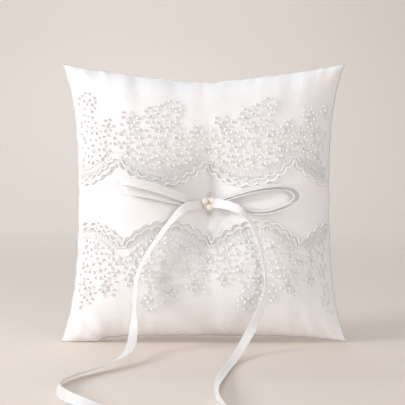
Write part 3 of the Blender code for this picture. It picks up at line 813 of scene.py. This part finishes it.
def eared(points, side):
    """The empty lower left corner lies flat on the table and folds where the filling starts."""
    u, v = unit_grid()
    outward = np.array([0.0, 1.0, 0.0]) * (side * 2 - 1)
    made = points.copy()
    weight = smooth_step(-u, 0.60, 0.72) * smooth_step(-v, 0.55, 1.0)
    made[..., 2] -= weight * BOTTOM_PULL * bow(u, EDGE_BOW)
    below = smooth_step(-v, 0.66, 0.76) * smooth_step(-u, 0.58, 0.66)
    depth, width, foot = EAR_FOLD
    fold = depth * np.exp(-from_ear_line(u, v, foot) / width)
    height, width, foot = EAR_RIDGE
    ridge = height * np.exp(-(from_ear_line(u, v, foot) / width) ** 2)
    made += outward * ((ridge - fold) * below)[..., None]
    return made


def pressed_back(points):
    """Flattens the lobes of the back, which the cushion leans or lies on."""
    made = points.copy()
    made[..., 1] = np.minimum(made[..., 1], BACK_REACH)
    return made


def smoothed(points):
    """Moves each point inside the border halfway to the middle of its neighbours."""
    made = points.copy()
    around = (points[:-2, 1:-1] + points[2:, 1:-1] + points[1:-1, :-2] + points[1:-1, 2:]) / 4
    made[1:-1, 1:-1] = 0.5 * points[1:-1, 1:-1] + 0.5 * around
    return made


def cushion_faces():
    """Grids of points of the front and the back, upright around the cushion's centre."""
    u, v = unit_grid()
    faces_now = [analytic_skin(u, v, -1), analytic_skin(u, v, 1)]
    faces_now = simulated_cushion(faces_now)
    finished = []
    for side, points in enumerate(faces_now):
        points = eared(dressed(points, side, SEED + 10 * side), side)
        if side == 1:
            points = pressed_back(points)
        finished.append(smoothed(points))
    return finished


def grid_normals(points, side):
    """The way out of the cushion at each point of a face."""
    across = np.gradient(points, axis=1)
    upward = np.gradient(points, axis=0)
    return unit(np.cross(across, upward)) * (1 if side == 0 else -1)


def sampled(grid, u, v):
    """Reads a grid of points or normals at u and v from -1 to 1."""
    a = np.clip((np.asarray(u) + 1) / 2 * CELLS, 0, CELLS - 1e-6)
    b = np.clip((np.asarray(v) + 1) / 2 * CELLS, 0, CELLS - 1e-6)
    i, j = a.astype(int), b.astype(int)
    a, b = (a - i)[..., None], (b - j)[..., None]
    low = grid[j, i] * (1 - a) + grid[j, i + 1] * a
    high = grid[j + 1, i] * (1 - a) + grid[j + 1, i + 1] * a
    return low * (1 - b) + high * b


# ---------------------------------------------------------------- the cushion's pieces

def cover_face(name, points, side, finish, replaced):
    """One face of the cover, with its cloth's thickness and its folded edge at the seam."""
    outward = side * 2 - 1
    u, v = unit_grid()
    border = border_mask()
    outside = points.copy()
    outside[..., 1] = np.where(border, outward * SEAM_HALF, outside[..., 1])
    normals = grid_normals(points, side)
    inside = outside - normals * CLOTH
    hem = unit(np.stack([-u, np.zeros_like(u), -v], axis=-1)) * HEM
    inside[border] = (outside + hem + np.array([0, outward * HEM_OPEN, 0]))[border]
    faces = doubled_sheet(border.shape)
    verts = np.concatenate([outside.reshape(-1, 3), inside.reshape(-1, 3)])
    uv = np.stack([(u + 1) / 2, (v + 1) / 2], axis=-1).reshape(-1, 2)
    made = make_piece(name, place(verts), faces, finish, np.concatenate([uv, uv]), replaced)
    folded = set(np.flatnonzero(border).tolist())
    crease = made.data.attributes.new("crease_edge", "FLOAT", "EDGE")
    for edge, mark in zip(made.data.edges, crease.data):
        mark.value = 1.0 if folded.issuperset(edge.vertices) else 0.0
    fine = made.modifiers.new("fine", "SUBSURF")
    fine.levels = fine.render_levels = 1
    return made


def filling_piece(front, back, finish):
    """The stuffing, a little inside the cover."""
    inside = slice(FILLING_STEP, -FILLING_STEP, FILLING_STEP)
    halves = []
    for side, points in enumerate((front, back)):
        inner = points - grid_normals(points, side) * FILLING_GAP
        halves.append(inner[inside, inside])
    faces = doubled_sheet(halves[0].shape[:2])
    verts = np.concatenate([half.reshape(-1, 3) for half in halves])
    made = make_piece("stuffing", place(verts), faces, finish, replaced=["fibre_filling"])


def seam_pieces(front, finish):
    """The machine seam in its groove, and the ladder stitches over the turning gap."""
    line = round_the_edge(front)
    line[:, 1] = 0
    gap = int(CELLS * GAP_SHARE)
    start, end = CELLS // 2 - gap, CELLS // 2 + gap
    machine = np.concatenate([line[end:], line[:start + 1]])
    verts, faces = tube(machine, SEAM_THREAD_RADIUS, 6)
    make_piece("seam_thread", place(verts), faces, finish, replaced=["edge_seam_thread"])
    opening = line[start:end + 1]
    route = []
    for k, spot in enumerate(opening[::2]):
        sway = LADDER_SWAY if k % 2 else -LADDER_SWAY
        route.append(spot + np.array([0, sway, -LADDER_DROP]))
    verts, faces = tube(np.array(route), LADDER_RADIUS, 6)
    make_piece("ladder_stitches", place(verts), faces, finish, replaced=["closing_stitches"])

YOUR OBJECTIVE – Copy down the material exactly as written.

REPLY –
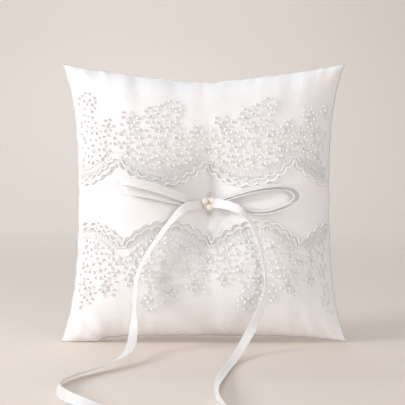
Write part 3 of the Blender code for this picture. It picks up at line 813 of scene.py. This part finishes it.
def eared(points, side):
    """The empty lower left corner lies flat on the table and folds where the filling starts."""
    u, v = unit_grid()
    outward = np.array([0.0, 1.0, 0.0]) * (side * 2 - 1)
    made = points.copy()
    weight = smooth_step(-u, 0.60, 0.72) * smooth_step(-v, 0.55, 1.0)
    made[..., 2] -= weight * BOTTOM_PULL * bow(u, EDGE_BOW)
    below = smooth_step(-v, 0.66, 0.76) * smooth_step(-u, 0.58, 0.66)
    depth, width, foot = EAR_FOLD
    fold = depth * np.exp(-from_ear_line(u, v, foot) / width)
    height, width, foot = EAR_RIDGE
    ridge = height * np.exp(-(from_ear_line(u, v, foot) / width) ** 2)
    made += outward * ((ridge - fold) * below)[..., None]
    return made


def pressed_back(points):
    """Flattens the lobes of the back, which the cushion leans or lies on."""
    made = points.copy()
    made[..., 1] = np.minimum(made[..., 1], BACK_REACH)
    return made


def smoothed(points):
    """Moves each point inside the border halfway to the middle of its neighbours."""
    made = points.copy()
    around = (points[:-2, 1:-1] + points[2:, 1:-1] + points[1:-1, :-2] + points[1:-1, 2:]) / 4
    made[1:-1, 1:-1] = 0.5 * points[1:-1, 1:-1] + 0.5 * around
    return made


def cushion_faces():
    """Grids of points of the front and the back, upright around the cushion's centre."""
    u, v = unit_grid()
    faces_now = [analytic_skin(u, v, -1), analytic_skin(u, v, 1)]
    faces_now = simulated_cushion(faces_now)
    finished = []
    for side, points in enumerate(faces_now):
        points = eared(dressed(points, side, SEED + 10 * side), side)
        if side == 1:
            points = pressed_back(points)
        finished.append(smoothed(points))
    return finished


def grid_normals(points, side):
    """The way out of the cushion at each point of a face."""
    across = np.gradient(points, axis=1)
    upward = np.gradient(points, axis=0)
    return unit(np.cross(across, upward)) * (1 if side == 0 else -1)


def sampled(grid, u, v):
    """Reads a grid of points or normals at u and v from -1 to 1."""
    a = np.clip((np.asarray(u) + 1) / 2 * CELLS, 0, CELLS - 1e-6)
    b = np.clip((np.asarray(v) + 1) / 2 * CELLS, 0, CELLS - 1e-6)
    i, j = a.astype(int), b.astype(int)
    a, b = (a - i)[..., None], (b - j)[..., None]
    low = grid[j, i] * (1 - a) + grid[j, i + 1] * a
    high = grid[j + 1, i] * (1 - a) + grid[j + 1, i + 1] * a
    return low * (1 - b) + high * b


# ---------------------------------------------------------------- the cushion's pieces

def cover_face(name, points, side, finish, replaced):
    """One face of the cover, with its cloth's thickness and its folded edge at the seam."""
    outward = side * 2 - 1
    u, v = unit_grid()
    border = border_mask()
    outside = points.copy()
    outside[..., 1] = np.where(border, outward * SEAM_HALF, outside[..., 1])
    normals = grid_normals(points, side)
    inside = outside - normals * CLOTH
    hem = unit(np.stack([-u, np.zeros_like(u), -v], axis=-1)) * HEM
    inside[border] = (outside + hem + np.array([0, outward * HEM_OPEN, 0]))[border]
    faces = doubled_sheet(border.shape)
    verts = np.concatenate([outside.reshape(-1, 3), inside.reshape(-1, 3)])
    uv = np.stack([(u + 1) / 2, (v + 1) / 2], axis=-1).reshape(-1, 2)
    made = make_piece(name, place(verts), faces, finish, np.concatenate([uv, uv]), replaced)
    folded = set(np.flatnonzero(border).tolist())
    crease = made.data.attributes.new("crease_edge", "FLOAT", "EDGE")
    for edge, mark in zip(made.data.edges, crease.data):
        mark.value = 1.0 if folded.issuperset(edge.vertices) else 0.0
    fine = made.modifiers.new("fine", "SUBSURF")
    fine.levels = fine.render_levels = 1
    return made


def filling_piece(front, back, finish):
    """The stuffing, a little inside the cover."""
    inside = slice(FILLING_STEP, -FILLING_STEP, FILLING_STEP)
    halves = []
    for side, points in enumerate((front, back)):
        inner = points - grid_normals(points, side) * FILLING_GAP
        halves.append(inner[inside, inside])
    faces = doubled_sheet(halves[0].shape[:2])
    verts = np.concatenate([half.reshape(-1, 3) for half in halves])
    made = make_piece("stuffing", place(verts), faces, finish, replaced=["fibre_filling"])


def seam_pieces(front, finish):
    """The machine seam in its groove, and the ladder stitches over the turning gap."""
    line = round_the_edge(front)
    line[:, 1] = 0
    gap = int(CELLS * GAP_SHARE)
    start, end = CELLS // 2 - gap, CELLS // 2 + gap
    machine = np.concatenate([line[end:], line[:start + 1]])
    verts, faces = tube(machine, SEAM_THREAD_RADIUS, 6)
    make_piece("seam_thread", place(verts), faces, finish, replaced=["edge_seam_thread"])
    opening = line[start:end + 1]
    route = []
    for k, spot in enumerate(opening[::2]):
        sway = LADDER_SWAY if k % 2 else -LADDER_SWAY
        route.append(spot + np.array([0, sway, -LADDER_DROP]))
    verts, faces = tube(np.array(route), LADDER_RADIUS, 6)
    make_piece("ladder_stitches", place(verts), faces, finish, replaced=["closing_stitches"])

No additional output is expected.